Some glimpses into Ottinger’s dazzling and genre-defying oeuvre: baroque lesbian pirate adventure (1977’s Madame X: An Absolute Ruler); an aristocratic alcoholic tourist drinking herself to death in a post-apocalyptic West Berlin (1979’s Ticket of No Return); and a trans-Siberian train journey that makes an unexpected pit stop in Mongolia, where a two-hour ethnography of an all-female tribe unfolds (1989’s Johanna d’Arc of Mongolia).

There are hardly words to describe these striking and innovative films, but Rickels’ ambitious new book — drawing upon extensive interviews with the filmmaker — provides compelling interpretations. I recently interviewed him via e-mail.

SFBG It puzzles me how Derek Jarman’s queer-punk classic Jubilee (1978) is available as a Criterion DVD and Ulrike Ottinger’s contemporaneous and similarly groundbreaking Madame X is virtually inaccessible. Why do you think Ottinger isn’t better known in the states?

LAURENCE A. RICKELS Ottinger was very well known throughout the art cinema network in the 1980s. Though [her] fiction films were "long" in density and attention-surfeit, they in fact observed the time limits of features made for theatrical release. With the turn to documentary, she engaged in what I once referred to as "real time travel" — involving durations of viewing time up to nine hours in length. But once she began again to show her photography in acknowledged art venues, her current film work was rediscovered at least for that world.
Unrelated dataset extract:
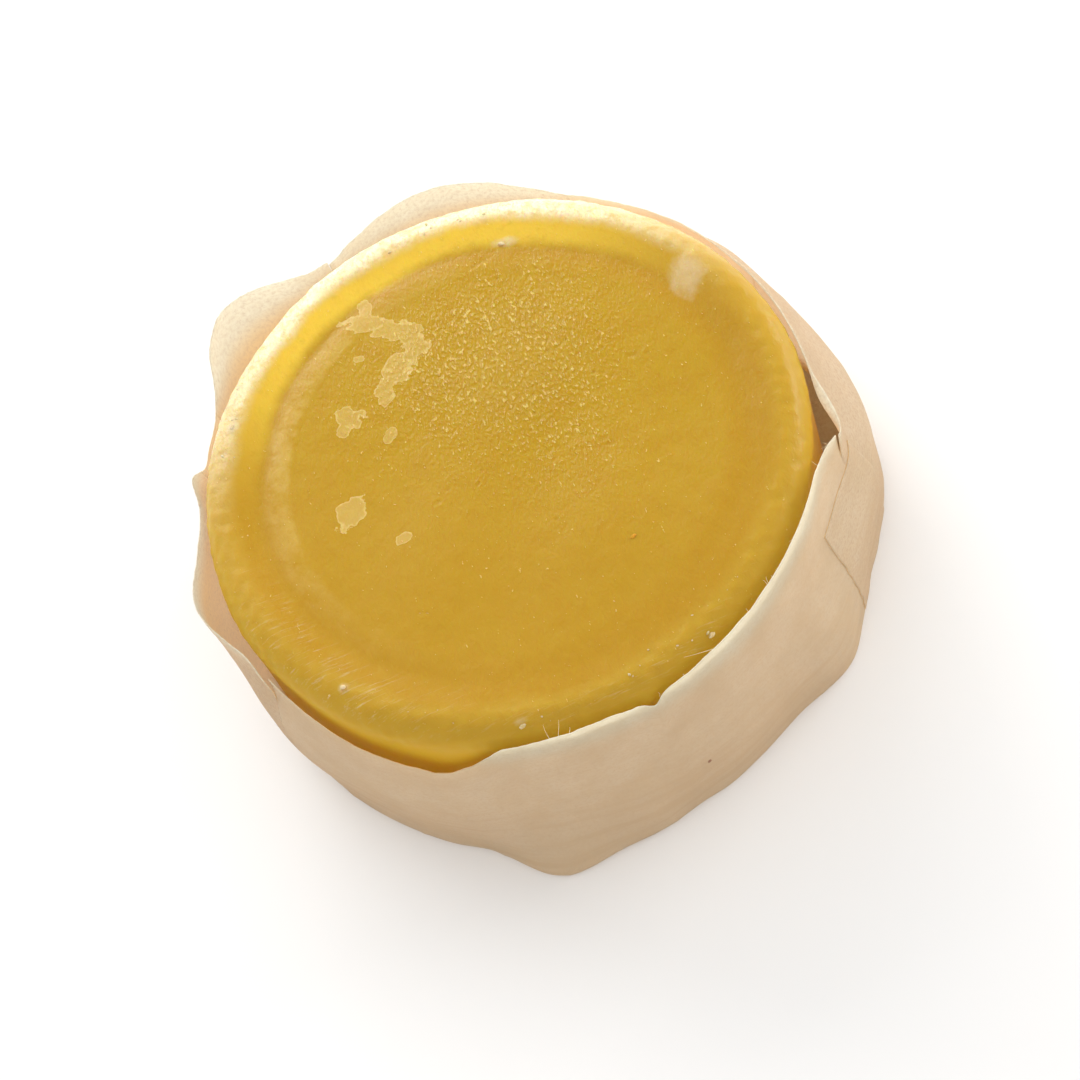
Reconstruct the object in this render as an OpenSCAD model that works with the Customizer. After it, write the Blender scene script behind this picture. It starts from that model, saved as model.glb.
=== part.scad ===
// Round shaving soap puck in a torn open paper wrapper.
// It stands on its pleated paper base: z = 0 is the table, the Z axis is the axis of the soap,
// and -Y is the front, where the wrapper is torn lowest. Angles run from +X towards +Y.

/* [Soap] */
// Diameter of the soap across its side
soap_d = 70; // [64:1:76]
// Height of the soap from its underside to the crest of its rim
soap_h = 27.3; // [26:0.1:28]
// Radius of the rounded outer edge of the rim
shoulder_r = 3.2; // [2:0.1:4]
// Radius of the rounded bottom edge
foot_r = 2.6; // [1.5:0.1:4]

/* [Soap face] */
// Radius of the inner edge of the rim's crest
crest_r = 31.4; // [31:0.1:31.6]
// Radius of the middle of the moulded groove
groove_r = 29.6; // [29:0.1:30]
// Depth of the groove below the crest
groove_depth = 1.2; // [0.8:0.1:2]
// Radius of the low ridge inside the groove
ridge_r = 26.4; // [25.5:0.1:27]
// Depth of the ridge below the crest
ridge_depth = 0.85; // [0.4:0.1:1.2]
// Radius of the flat middle of the face
plateau_r = 24.2; // [20:0.1:24.8]
// Depth of the flat middle below the crest
plateau_depth = 1; // [0.8:0.1:1.8]

/* [Wrapper] */
// Gap between the side of the soap and the paper where the wrapper is tight
slack = 0.35; // [0.3:0.05:0.6]
// Thickness of the solid that stands for the paper
paper_t = 0.3; // [0.2:0.05:0.4]
// Thickness of the pleated layers under the soap
base_t = 0.6; // [0.5:0.1:0.6]
// Number of pleats folded under the soap
pleats = 14; // [10:1:18]
// Height of the line that the torn flaps bend about
hinge_z = 19; // [18:0.1:19.5]
// Gap between the wall and the root of a flap
root_gap = 0.5; // [0.4:0.05:0.8]
// Gap at each side of a flap, in degrees
side_gap = 0.5; // [0.4:0.1:0.8]

/* [Hidden] */

$fn = 96;
soap_r = soap_d / 2;
rest_gap = 0.1;
soap_z = base_t + rest_gap;
layer_gap = 0.2;

soap_colour = [0.86, 0.68, 0.27];
paper_colour = [0.86, 0.78, 0.66];
lap_colour = [0.82, 0.73, 0.6];
base_colour = [0.8, 0.72, 0.6];

// Each flap as [start angle, end angle]
REAR_FLAP = [56, 104];
REAR_LEFT_FLAP = [104, 140];
LEFT_FLAP = [152, 200];
RIGHT_FLAP = [336, 385];
// The lap, where the end of the sheet overlaps the wall
LAP = [322, 341];
lap_bottom = 1;
lap_top = 18.3;

// Where the paper stands off the soap:
// [angle, half width, amount, height it starts at, height it is full at, height it fades from, height it ends at]
BULGES = [
    [349, 22, 4.9, -2, -1, 10, 25],     // slack at the right
    [20, 20, 3.4, -2, -1, 11, 26.5],    // slack at the back right
    [338, 5, 2, 14, 25, 99, 100],       // open corner at the notch
    [181, 10, 2.4, 8, 25, 99, 100],     // open cusp at the left
    [155, 4, 0.9, 18, 26, 99, 100],     // small curl
    [250, 9, 3.6, -2, -1, 0, 9],        // pleat ear at the front
    [312, 9, 2.2, -2, -1, 0, 20],       // pleat ear at the front right
    [82, 17, 2, 19, 27, 99, 100],       // rear flap leans out
    [124, 12, 4.3, 18, 28, 99, 100],    // rear left flap leans out
    [212, 28, 1.1, -2, -1, 12, 24],     // slack at the front left
    [226, 18, 0.6, 0, 20, 99, 100],     // open edge where the tear is lowest
    [45, 16, 0.6, 8, 20, 99, 100],      // slack edge at the back right
    [195, 12, 1.3, 0, 8, 14, 24],       // slack side at the left
    [280, 45, 1.4, -2, -1, 3, 15],      // full foot along the front
    [266, 8, 1, -2, -1, 2, 12],         // foot beside the front ear
    [323, 8, 0.9, -2, -1, 4, 20],       // slack beside the front right ear
    [29, 9, 1.4, 0, 8, 18, 26.5],       // slack shoulder at the back right
    [144, 9, 0.7, 0, 14, 99, 100]       // slack edge at the back left
];

// Torn edge of the wrapper as [angle, height]
TORN_EDGE = [
    [0, 25.6], [12, 25.4], [25, 24.8], [40, 24.3], [55, 24.8], [62, 26], [70, 27.2], [82, 27.7],
    [92, 27.3], [99, 26.4], [104, 25.4], [110, 26.6], [117, 28], [124, 28.6], [131, 28],
    [136, 25.6], [141, 23.5], [151, 23.5], [155, 26], [159, 25.4], [167, 25.2], [174, 25.6],
    [180, 26], [188, 25.8], [196, 25.6], [200, 24.6], [208, 23.6], [219, 22.8], [228, 21.8],
    [237, 20.8], [242, 23.2], [248, 26.9], [258, 27.3], [268, 27.8], [274, 26.8], [275.5, 25.2],
    [277.5, 27.2], [287, 28], [300, 28], [318, 28], [326, 27.9], [330, 26.2], [334, 26],
    [338, 25], [343, 25.6], [350, 25.7], [360, 25.6]
];

wall_rows = 10;
flap_rows = 5;
column_step = 3;

// Smooth step from 0 at z0 to 1 at z1
function ease(z, z0, z1) =
    let (t = min(1, max(0, (z - z0) / (z1 - z0)))) t * t * (3 - 2 * t);

// Angle between two directions, from -180 to 180
function turn(a, b) = ((a - b + 900) % 360) - 180;

// Height of the torn edge at an angle
function edge_z(a) = lookup((a + 360) % 360, TORN_EDGE);

// Radius of the inner face of the paper at an angle and a height
function paper_r(a, z, i = 0) =
    i == len(BULGES) ? soap_r + slack
    : let (b = BULGES[i])
      b[2] * exp(-pow(turn(a, b[0]) / b[1], 2)) * ease(z, b[3], b[4]) * (1 - ease(z, b[5], b[6]))
      + paper_r(a, z, i + 1);

function polar(r, a, z) = [r * cos(a), r * sin(a), z];

// Angles from one to another in equal steps of about column_step
function columns(from, to) =
    let (n = ceil((to - from) / column_step)) [for (i = [0 : n]) from + (to - from) * i / n];

// Sheet of paper as a closed solid. cols is a list of [angle, bottom height, top height],
// lift moves it outwards from the wall, and a closed sheet joins its last column to its first.
module sheet(cols, rows, lift = 0, closed = false) {
    n = len(cols);
    side = n * rows;
    inner = [for (c = cols) for (j = [0 : rows - 1])
        let (z = c[1] + (c[2] - c[1]) * j / (rows - 1)) polar(paper_r(c[0], z) + lift, c[0], z)];
    outer = [for (c = cols) for (j = [0 : rows - 1])
        let (z = c[1] + (c[2] - c[1]) * j / (rows - 1))
        polar(paper_r(c[0], z) + lift + paper_t, c[0], z)];
    last = closed ? n - 1 : n - 2;
    top = rows - 1;
    faces_outer = [for (i = [0 : last]) for (j = [0 : rows - 2])
        let (a = side + i * rows + j, b = side + ((i + 1) % n) * rows + j)
        each [[a, a + 1, b + 1], [a, b + 1, b]]];
    faces_inner = [for (i = [0 : last]) for (j = [0 : rows - 2])
        let (a = i * rows + j, b = ((i + 1) % n) * rows + j)
        each [[a, b + 1, a + 1], [a, b, b + 1]]];
    faces_rim = [for (i = [0 : last])
        let (a = i * rows, b = ((i + 1) % n) * rows)
        each [[a, a + side, b + side], [a, b + side, b],
              [a + top, b + top + side, a + top + side], [a + top, b + top, b + top + side]]];
    e = (n - 1) * rows;
    faces_ends = closed ? [] : [for (j = [0 : rows - 2])
        each [[j, j + 1, j + 1 + side], [j, j + 1 + side, j + side],
              [e + j, e + j + 1 + side, e + j + 1], [e + j, e + j + side, e + j + 1 + side]]];
    polyhedron(concat(inner, outer), concat(faces_outer, faces_inner, faces_rim, faces_ends));
}

// One torn flap, bent out of the wall above the hinge line
module flap(span) {
    angles = columns(span[0] + side_gap, span[1] - side_gap);
    sheet([for (a = angles) [a, hinge_z + root_gap, edge_z(a)]], flap_rows);
}

// Columns of the wall: up to the torn edge between flaps, and up to the hinge line under them
function collar(from, to) = [for (a = columns(from, to)) [a, base_t, edge_z(a)]];
function bed(from, to) = [for (a = columns(from, to)) [a, base_t, hinge_z]];

// Cast puck: rounded edges, and a face with a rim, a groove, a low ridge and a flat middle
module soap_puck() {
    slope = 0.7;
    color(soap_colour)
    translate([0, 0, soap_z])
    rotate_extrude()
    difference() {
        union() {
            translate([0, foot_r])
            square([soap_r, soap_h - foot_r - shoulder_r]);
            square([soap_r - foot_r, soap_h - shoulder_r]);
            translate([soap_r - foot_r, foot_r])
            intersection() {
                circle(foot_r);
                translate([0, -foot_r])
                square(foot_r);
            }
            square([soap_r - shoulder_r, soap_h]);
            translate([soap_r - shoulder_r, soap_h - shoulder_r])
            intersection() {
                circle(shoulder_r);
                square(shoulder_r);
            }
        }
        polygon([
            [-1, soap_h + 1], [crest_r, soap_h + 1], [crest_r, soap_h],
            [groove_r + slope, soap_h - groove_depth], [groove_r - slope, soap_h - groove_depth],
            [ridge_r + slope, soap_h - ridge_depth], [ridge_r - slope, soap_h - ridge_depth],
            [plateau_r, soap_h - plateau_depth], [-1, soap_h - plateau_depth]
        ]);
    }
}

// Side wall of the wrapper, one sheet all round the soap
module wrapper_wall() {
    color(paper_colour)
    sheet(concat(
        collar(RIGHT_FLAP[1] - 360 + side_gap / 2, REAR_FLAP[0] - side_gap / 2),
        bed(REAR_FLAP[0], REAR_LEFT_FLAP[1]),
        collar(REAR_LEFT_FLAP[1] + side_gap / 2, LEFT_FLAP[0] - side_gap / 2),
        bed(LEFT_FLAP[0], LEFT_FLAP[1]),
        collar(LEFT_FLAP[1] + side_gap / 2, RIGHT_FLAP[0] - side_gap / 2),
        bed(RIGHT_FLAP[0], RIGHT_FLAP[1])
    ), wall_rows, closed = true);
}

// End of the sheet where it laps over the outside of the wall
module wrapper_lap() {
    color(lap_colour)
    sheet([for (a = columns(LAP[0], LAP[1])) [a, lap_bottom, lap_top]], wall_rows,
          lift = paper_t + layer_gap);
}

// Pleated layers folded under the soap, with a shallow slanting crease between pleats
module wrapper_base() {
    crease = 0.15;
    crease_start = 9;
    lean = 24;
    outline = [for (a = [0 : column_step : 359])
        let (r = paper_r(a, base_t) + paper_t) [r * cos(a), r * sin(a)]];
    color(base_colour)
    difference() {
        linear_extrude(base_t)
        polygon(outline);
        for (i = [0 : pleats - 1])
            rotate(i * 360 / pleats)
            translate([crease_start, 0, -1])
            rotate(lean)
            cube([soap_r * 2, crease, 1 + crease]);
    }
}

module rear_flap() {
    color(paper_colour)
    flap(REAR_FLAP);
}

module rear_left_flap() {
    color(paper_colour)
    flap(REAR_LEFT_FLAP);
}

module left_flap() {
    color(paper_colour)
    flap(LEFT_FLAP);
}

module right_flap() {
    color(paper_colour)
    flap(RIGHT_FLAP);
}

soap_puck();
wrapper_wall();
wrapper_lap();
wrapper_base();
rear_flap();
rear_left_flap();
left_flap();
right_flap();
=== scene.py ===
"""Shaving soap puck in its torn paper wrapper: a Blender add-on that can also be run as a script.

The shape functions work in millimetres and degrees in the frame of the CAD part: z = 0 is the table,
the Z axis is the axis of the soap, -Y is the front, and angles run from +X towards +Y.
"""
import math

import bpy
import numpy as np
from bpy.props import FloatProperty, FloatVectorProperty, IntProperty, PointerProperty
from bpy.types import Operator, Panel, PropertyGroup
from mathutils import Matrix, Vector


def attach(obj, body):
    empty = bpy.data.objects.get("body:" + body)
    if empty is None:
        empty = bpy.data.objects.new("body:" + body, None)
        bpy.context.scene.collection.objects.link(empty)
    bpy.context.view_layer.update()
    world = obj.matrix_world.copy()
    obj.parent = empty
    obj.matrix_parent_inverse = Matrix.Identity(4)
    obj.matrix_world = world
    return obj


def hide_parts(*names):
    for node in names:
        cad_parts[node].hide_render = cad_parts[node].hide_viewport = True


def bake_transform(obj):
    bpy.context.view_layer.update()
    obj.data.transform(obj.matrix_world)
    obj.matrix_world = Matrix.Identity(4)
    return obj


bl_info = {
    "name": "Shaving soap puck",
    "version": (1, 0, 0),
    "blender": (4, 5, 0),
    "location": "3D View > Sidebar > Soap puck",
    "description": "Builds a round shaving soap in a torn paper wrapper on a packed CAD frame",
    "category": "Add Mesh",
}

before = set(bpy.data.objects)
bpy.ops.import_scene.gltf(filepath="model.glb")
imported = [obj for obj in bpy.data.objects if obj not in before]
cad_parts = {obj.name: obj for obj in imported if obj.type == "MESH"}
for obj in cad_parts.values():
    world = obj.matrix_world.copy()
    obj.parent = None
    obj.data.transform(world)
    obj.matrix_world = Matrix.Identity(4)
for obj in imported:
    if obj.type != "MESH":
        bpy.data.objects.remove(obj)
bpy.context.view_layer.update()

MM = 0.001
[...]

Just as important, no doubt, is her refusal to release her films as readily available videos or DVDs. But this brings us back to the point that she operates, even when she identifies herself as filmmaker, as an artist who tries to oversee her reception.

SFBG Many of Ottinger’s films — both the documentaries and narrative films — deal with the exotic and otherness. She persistently crosses genres, cultures, and genders.

LAR What is so radical about her film art is an insistence on encountering the other, on meeting the other "halfway." For the other’s arrival, Ottinger constructs out of her own (formal) language a sort of terminal, which anticipates or fantasizes about what the other will bring to their "first" contact and exchange.

SFBG Which film from Ottinger’s oeuvre is essential viewing for those who haven’t seen her work? What about this film should a new viewer expect?

LAR If I had to choose one, it would be Ticket of No Return. It introduces the viewer to the distance Ottinger observes with regard to the very conditions of trauma. By drinking herself to death, the protagonist seeks, as Nietzsche counseled, to become who she is.

SFBG In your book you describe Ottinger’s next narrative work, Diamond Dance, about Jewish gangsters in Brighton Beach, the diamond business in New York, a gay psychoanalyst, and more. The film sounds incredible. What’s happening with the project?

LAR Diamond Dance was a new fictional film project at the start of the 1990s. There have been more near-miss attempts to find suitable conditions for its realization, even according to a more modest plan. However, Ottinger has not given up, and has been revising some of the pressure plot points in the original screenplay to reflect and invite another time period in which the film will be made and set. But the original film is in a sense lost — together with the era of art cinema to which it belonged.